シカの食害を根本的に減らすには、捕獲による個体数の削減が必要になります。具体的には、「くくり罠」「箱罠」「囲い罠」といった罠を使って捕獲を行います。 以下のページにて、それぞれの罠の特徴や動作について説明していますので、参照くださいませ。※罠の設置には基本的に、「わな猟免許」が必要になります。各種わな説明&販売ページ
よくある質問
Q:餌を使ってシカを誘引したいが、どうすれば良い?
A:代表的なのはアルファルファやヘイキューブ(アルファルファなどの乾草を固めたもの)を使った誘引です。草以外のものを使った誘引方法と比べると、他の動物を誘引する可能性が低いため、広く用いられています。

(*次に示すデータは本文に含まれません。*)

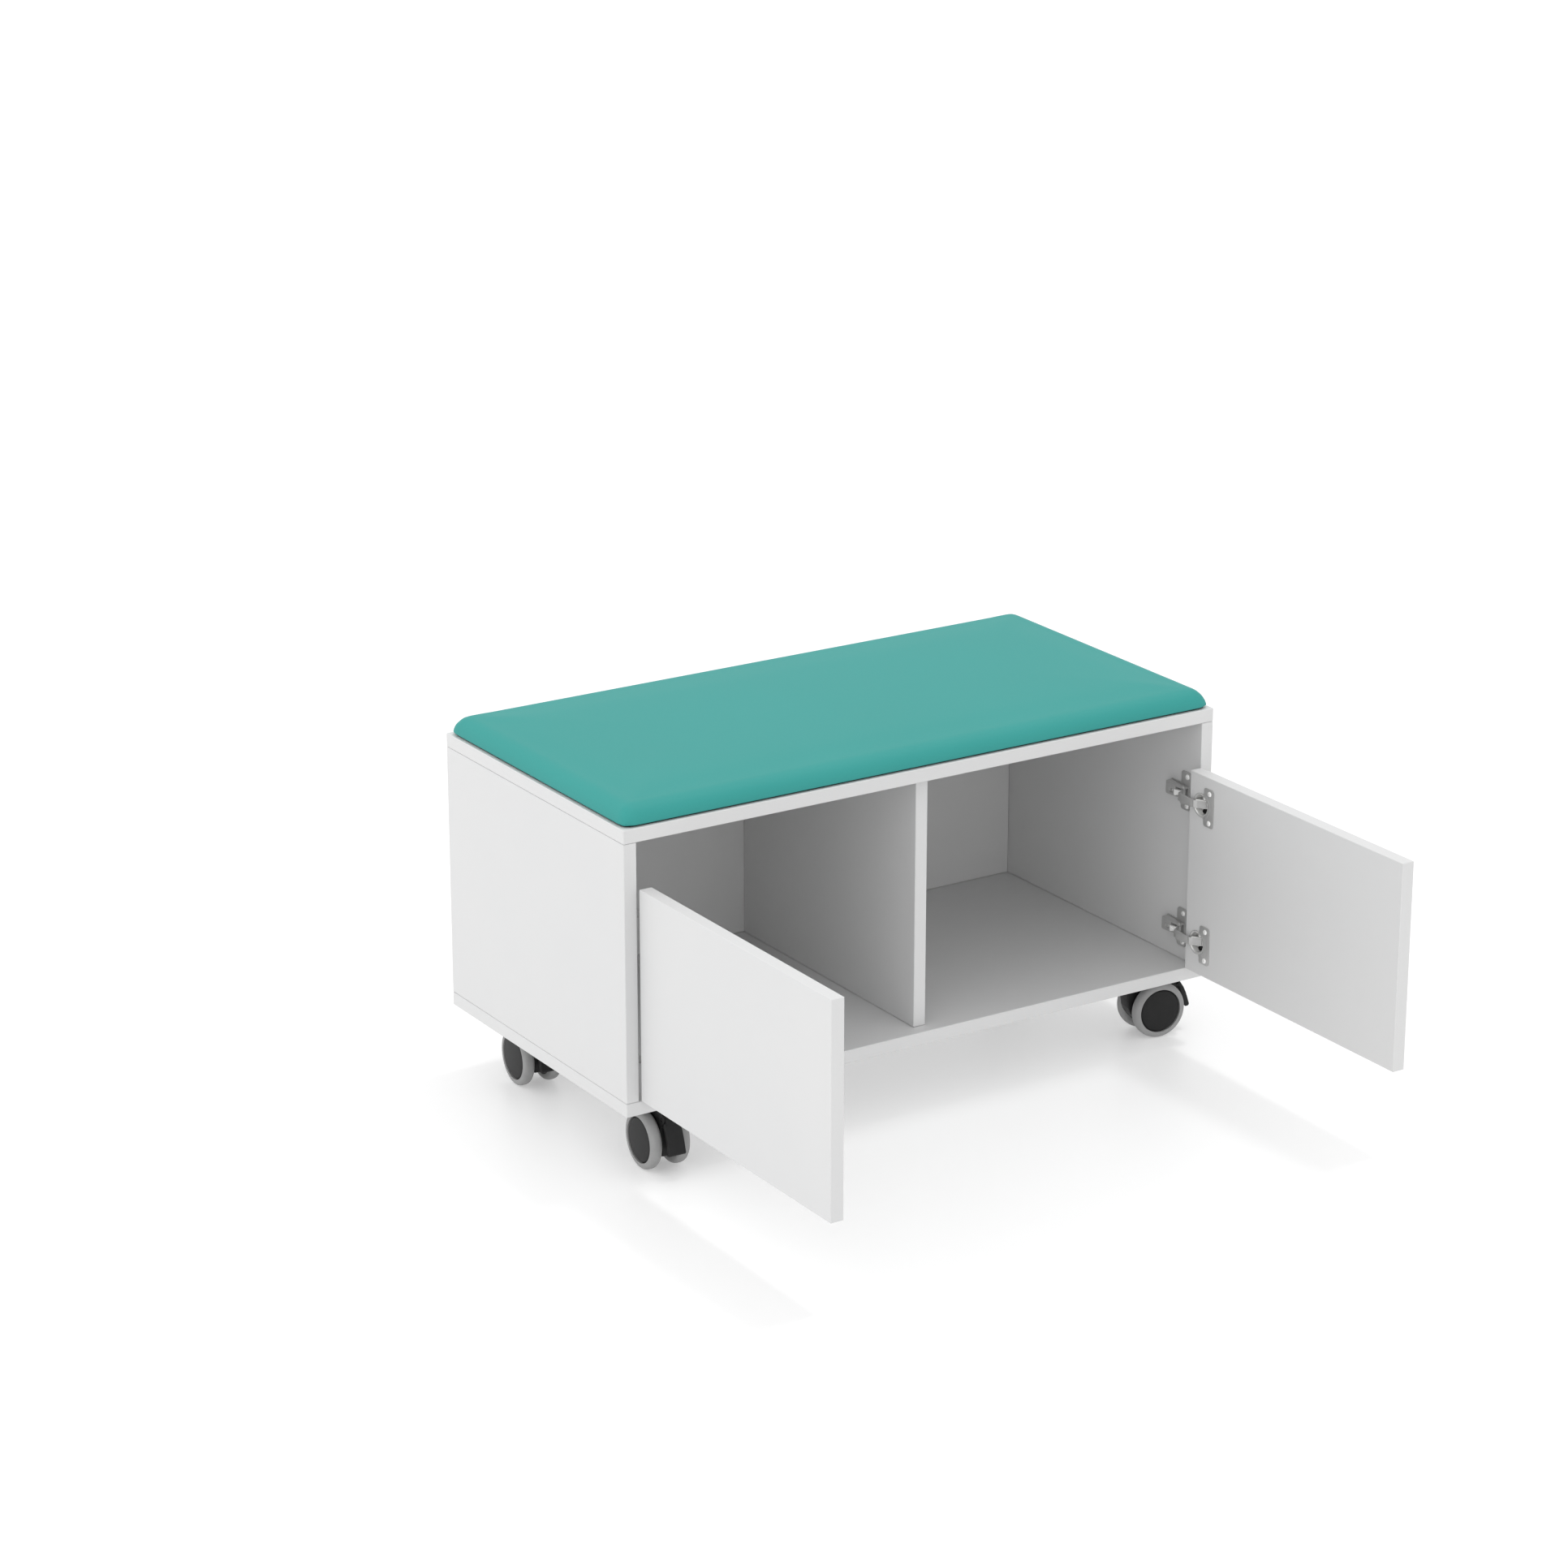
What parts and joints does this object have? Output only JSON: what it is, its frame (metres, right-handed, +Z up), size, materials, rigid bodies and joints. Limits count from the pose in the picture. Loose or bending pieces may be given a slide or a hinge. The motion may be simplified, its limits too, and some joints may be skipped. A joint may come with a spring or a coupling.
{
  "type": "mobile storage bench",
  "caption": "Low white two-door storage bench on swivelling twin-wheel castors with brake levers, open compartments, concealed door hinges and a flat padded teal seat on top.",
  "frame": {"origin": "floor level, at the centre of the bounding box with both doors open at 90 degrees; the carcass middle is 5.5 mm to -X of it, because one brake lever stands out past the right side panel", "axes": "+Z up, -Y towards the doors and front, +X to the right seen from the front"},
  "size_m": [0.811, 0.784, 0.4418],
  "materials": {
    "white_board": "satin white melamine-faced board with matching edge banding",
    "teal_upholstery": "smooth matt upholstery, teal",
    "seat_board": "dark covered board under the pad",
    "hinge_steel": "nickel-plated pressed steel",
    "zinc_plate": "zinc-plated steel",
    "black_nylon": "moulded black nylon, fine satin grain",
    "grey_tyre": "grey non-marking soft tread"
  },
  "bodies": {
    "carcass": {"bottom_panel": "white_board", "top_panel": "white_board", "left_side_panel": "white_board", "right_side_panel": "white_board", "back_panel": "white_board", "divider_panel": "white_board", "seat_base_board": "seat_board", "seat_cushion": "teal_upholstery", "left_upper_hinge_plate": "hinge_steel", "left_upper_hinge_arm": "hinge_steel", "left_lower_hinge_plate": "hinge_steel", "left_lower_hinge_arm": "hinge_steel", "right_upper_hinge_plate": "hinge_steel", "right_upper_hinge_arm": "hinge_steel", "right_lower_hinge_plate": "hinge_steel", "right_lower_hinge_arm": "hinge_steel", "castor_front_left_plate": "zinc_plate", "castor_back_left_plate": "zinc_plate", "castor_front_right_plate": "zinc_plate", "castor_back_right_plate": "zinc_plate"},
    "left_door": {"left_door": "white_board", "left_upper_hinge_cup": "hinge_steel", "left_lower_hinge_cup": "hinge_steel"},
    "right_door": {"right_door": "white_board", "right_upper_hinge_cup": "hinge_steel", "right_lower_hinge_cup": "hinge_steel"},
    "left_upper_hinge_link": {"left_upper_hinge_link": "hinge_steel"},
    "left_lower_hinge_link": {"left_lower_hinge_link": "hinge_steel"},
    "right_upper_hinge_link": {"right_upper_hinge_link": "hinge_steel"},
    "right_lower_hinge_link": {"right_lower_hinge_link": "hinge_steel"},
    "castor_front_left_swivel": {"castor_front_left_housing": "black_nylon", "castor_front_left_axle": "zinc_plate"},
    "castor_front_left_wheel_a": {"castor_front_left_hub_a": "black_nylon", "castor_front_left_tyre_a": "grey_tyre"},
    "castor_front_left_wheel_b": {"castor_front_left_hub_b": "black_nylon", "castor_front_left_tyre_b": "grey_tyre"},
    "castor_front_left_lever": {"castor_front_left_brake_lever": "black_nylon"},
    "castor_back_left_swivel": {"castor_back_left_housing": "black_nylon", "castor_back_left_axle": "zinc_plate"},
    "castor_back_left_wheel_a": {"castor_back_left_hub_a": "black_nylon", "castor_back_left_tyre_a": "grey_tyre"},
    "castor_back_left_wheel_b": {"castor_back_left_hub_b": "black_nylon", "castor_back_left_tyre_b": "grey_tyre"},
    "castor_back_left_lever": {"castor_back_left_brake_lever": "black_nylon"},
    "castor_front_right_swivel": {"castor_front_right_housing": "black_nylon", "castor_front_right_axle": "zinc_plate"},
    "castor_front_right_wheel_a": {"castor_front_right_hub_a": "black_nylon", "castor_front_right_tyre_a": "grey_tyre"},
    "castor_front_right_wheel_b": {"castor_front_right_hub_b": "black_nylon", "castor_front_right_tyre_b": "grey_tyre"},
    "castor_front_right_lever": {"castor_front_right_brake_lever": "black_nylon"},
    "castor_back_right_swivel": {"castor_back_right_housing": "black_nylon", "castor_back_right_axle": "zinc_plate"},
    "castor_back_right_wheel_a": {"castor_back_right_hub_a": "black_nylon", "castor_back_right_tyre_a": "grey_tyre"},
    "castor_back_right_wheel_b": {"castor_back_right_hub_b": "black_nylon", "castor_back_right_tyre_b": "grey_tyre"},
    "castor_back_right_lever": {"castor_back_right_brake_lever": "black_nylon"}
  },
  "joints": [
    {"name": "door_left_swing", "type": "hinge", "parent": "carcass", "child": "left_door", "pos_m": [-0.38976, -0.00925, 0.2232], "axis": [0, 0, 1], "range_deg": [-5, 90]},
    {"name": "door_right_swing", "type": "hinge", "parent": "carcass", "child": "right_door", "pos_m": [0.37874, -0.00925, 0.2232], "axis": [0, 0, -1], "range_deg": [-5, 90]},
    {"name": "hinge_link_left_upper", "type": "hinge", "parent": "carcass", "child": "left_upper_hinge_link", "pos_m": [-0.3815, 0.0135, 0.3102], "axis": [0, 0, 1], "range_deg": [-5, 90]},
    {"name": "hinge_link_left_lower", "type": "hinge", "parent": "carcass", "child": "left_lower_hinge_link", "pos_m": [-0.3815, 0.0135, 0.1387], "axis": [0, 0, 1], "range_deg": [-5, 90]},
    {"name": "hinge_link_right_upper", "type": "hinge", "parent": "carcass", "child": "right_upper_hinge_link", "pos_m": [0.3705, 0.0135, 0.3102], "axis": [0, 0, -1], "range_deg": [-5, 90]},
    {"name": "hinge_link_right_lower", "type": "hinge", "parent": "carcass", "child": "right_lower_hinge_link", "pos_m": [0.3705, 0.0135, 0.1387], "axis": [0, 0, -1], "range_deg": [-5, 90]},
    {"name": "swivel_front_left", "type": "hinge", "parent": "carcass", "child": "castor_front_left_swivel", "pos_m": [-0.3447, 0.0493, 0.0817], "axis": [0, 0, 1], "continuous": true},
    {"name": "wheel_front_left_a", "type": "hinge", "parent": "castor_front_left_swivel", "child": "castor_front_left_wheel_a", "pos_m": [-0.3458, 0.02643, 0.0342], "axis": [0.9988, -0.048, 0], "continuous": true},
    {"name": "wheel_front_left_b", "type": "hinge", "parent": "castor_front_left_swivel", "child": "castor_front_left_wheel_b", "pos_m": [-0.3458, 0.02643, 0.0342], "axis": [0.9988, -0.048, 0], "continuous": true},
    {"name": "lever_front_left", "type": "hinge", "parent": "castor_front_left_swivel", "child": "castor_front_left_lever", "pos_m": [-0.3471, -0.00054, 0.0652], "axis": [0.9988, -0.048, 0], "range_deg": [0, 15]},
    {"name": "swivel_back_left", "type": "hinge", "parent": "carcass", "child": "castor_back_left_swivel", "pos_m": [-0.3447, 0.3347, 0.0817], "axis": [0, 0, 1], "continuous": true},
    {"name": "wheel_back_left_a", "type": "hinge", "parent": "castor_back_left_swivel", "child": "castor_back_left_wheel_a", "pos_m": [-0.3463, 0.31186, 0.0342], "axis": [0.9976, -0.0698, 0], "continuous": true},
    {"name": "wheel_back_left_b", "type": "hinge", "parent": "castor_back_left_swivel", "child": "castor_back_left_wheel_b", "pos_m": [-0.3463, 0.31186, 0.0342], "axis": [0.9976, -0.0698, 0], "continuous": true},
    {"name": "lever_back_left", "type": "hinge", "parent": "castor_back_left_swivel", "child": "castor_back_left_lever", "pos_m": [-0.34819, 0.28492, 0.0652], "axis": [0.9976, -0.0698, 0], "range_deg": [0, 15]},
    {"name": "swivel_front_right", "type": "hinge", "parent": "carcass", "child": "castor_front_right_swivel", "pos_m": [0.3337, 0.0493, 0.0817], "axis": [0, 0, 1], "continuous": true},
    {"name": "wheel_front_right_a", "type": "hinge", "parent": "castor_front_right_swivel", "child": "castor_front_right_wheel_a", "pos_m": [0.35642, 0.04651, 0.0342], "axis": [0.1219, 0.9925, 0], "continuous": true},
    {"name": "wheel_front_right_b", "type": "hinge", "parent": "castor_front_right_swivel", "child": "castor_front_right_wheel_b", "pos_m": [0.35642, 0.04651, 0.0342], "axis": [0.1219, 0.9925, 0], "continuous": true},
    {"name": "lever_front_right", "type": "hinge", "parent": "castor_front_right_swivel", "child": "castor_front_right_lever", "pos_m": [0.38322, 0.04322, 0.0652], "axis": [0.1219, 0.9925, 0], "range_deg": [0, 15]},
    {"name": "swivel_back_right", "type": "hinge", "parent": "carcass", "child": "castor_back_right_swivel", "pos_m": [0.3337, 0.3347, 0.0817], "axis": [0, 0, 1], "continuous": true},
    {"name": "wheel_back_right_a", "type": "hinge", "parent": "castor_back_right_swivel", "child": "castor_back_right_wheel_a", "pos_m": [0.35445, 0.34438, 0.0342], "axis": [-0.4226, 0.9063, 0], "continuous": true},
    {"name": "wheel_back_right_b", "type": "hinge", "parent": "castor_back_right_swivel", "child": "castor_back_right_wheel_b", "pos_m": [0.35445, 0.34438, 0.0342], "axis": [-0.4226, 0.9063, 0], "continuous": true},
    {"name": "lever_back_right", "type": "hinge", "parent": "castor_back_right_swivel", "child": "castor_back_right_lever", "pos_m": [0.37892, 0.35579, 0.0652], "axis": [-0.4226, 0.9063, 0], "range_deg": [0, 15]}
  ],
  "couplings": [
    {"joint": "hinge_link_left_upper", "follows": "door_left_swing", "ratio": 1},
    {"joint": "hinge_link_left_lower", "follows": "door_left_swing", "ratio": 1},
    {"joint": "hinge_link_right_upper", "follows": "door_right_swing", "ratio": 1},
    {"joint": "hinge_link_right_lower", "follows": "door_right_swing", "ratio": 1}
  ]
}
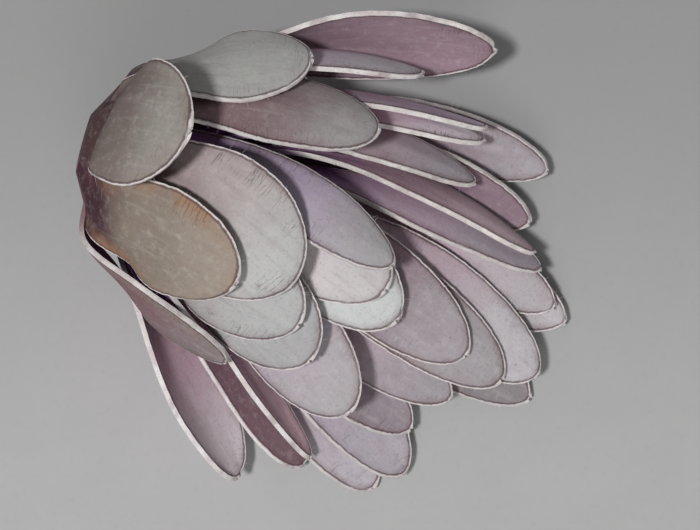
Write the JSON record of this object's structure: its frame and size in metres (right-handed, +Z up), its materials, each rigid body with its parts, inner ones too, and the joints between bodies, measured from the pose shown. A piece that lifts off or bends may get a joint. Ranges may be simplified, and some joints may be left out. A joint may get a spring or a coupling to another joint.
{
  "type": "paper flower bud",
  "caption": "Half-open flower bud of layered petals, cut and curled from thick ink-stained watercolour paper, lying on its side.",
  "frame": {"origin": "centre of the footprint on the table, at the lowest point of the lower petals", "axes": "+Z up from the table, +X along the flower from the back of its outer disc to the petal tips, +Y across it to the flower's left when looking along +X"},
  "size_m": [0.0476, 0.0469, 0.0289],
  "materials": {
    "sheet_a_paper": "matte",
    "sheet_b_paper": "matte",
    "sheet_c_paper": "matte",
    "sheet_d_paper": "matte",
    "sheet_e_paper": "matte",
    "sheet_f_paper": "matte",
    "sheet_g_paper": "matte",
    "sheet_h_paper": "matte",
    "sheet_i_paper": "matte",
    "sheet_j_paper": "matte",
    "glue_a": "satin",
    "glue_b": "satin",
    "glue_c": "satin",
    "glue_d": "satin",
    "glue_e": "satin",
    "glue_f": "satin",
    "glue_g": "satin",
    "glue_h": "satin",
    "glue_i": "satin"
  },
  "bodies": {
    "root": {"sheet_a": "sheet_a_paper", "sheet_b": "sheet_b_paper", "sheet_c": "sheet_c_paper", "sheet_d": "sheet_d_paper", "sheet_e": "sheet_e_paper", "sheet_f": "sheet_f_paper", "sheet_g": "sheet_g_paper", "sheet_h": "sheet_h_paper", "sheet_i": "sheet_i_paper", "sheet_j": "sheet_j_paper", "glue_a": "glue_a", "glue_b": "glue_b", "glue_c": "glue_c", "glue_d": "glue_d", "glue_e": "glue_e", "glue_f": "glue_f", "glue_g": "glue_g", "glue_h": "glue_h", "glue_i": "glue_i"}
  },
  "joints": []
}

一方で、シカが食材として認識しない場合もあるので、誘引が弱いと見受けられる場合は、別の種類の誘引餌(トウモロコシや大麦、米ぬか、くず野菜など)を使います。 なおヘイキューブ以外の誘引餌の場合、イノシシ等他の動物を引き寄せる場合もあります。そのため、鉱塩や醤油を使って誘因する場合もあります。
また近隣において同じ作物を栽培しており食害が見られる場合は、同じ作物を誘引に用いると農作物に対しても獣が執着する可能性があるので、注意が必要です。
Q:捕獲したら、どのように対処したら良い?
A:いずれの罠においても、罠にかかった獲物は、捕獲対象獣であれば、絶命させなければなりません(止め刺し)。止め刺しには、銃、ナイフ、鉄パイプ、電気止め刺しなどを用います。
鉄パイプの場合、後頭部~首のあたりに強い打撃を与えます。ナイフの場合は、心臓や頸動脈などを狙って刺します。
シカはイノシシに比べると反撃をしてくる可能性が低く、基本的に人間から逃げようとしますが、至近距離ではオスの場合角で突き上げてきたり(特に発情期のオス)、足で蹴って暴れる場合もありますので十分な注意が必要です。
野生の力は思った以上に強いので、油断することなく、手に余りそうな場合は無理をせず、いざというときは熟練者にサポートを依頼できる状態にしておきましょう。
またくくり罠の場合、スネア(足を括る部分のワイヤーの輪)から足が抜けたり、勢いで足がちぎれてしまうことがあるので、なるべくシカが助走距離をとりずらい方向から近づき、支柱となる木にワイヤーが絡まる方向にシカが逃げるよう誘導して、シカが動けるエリアを狭めるように近づくと良いでしょう。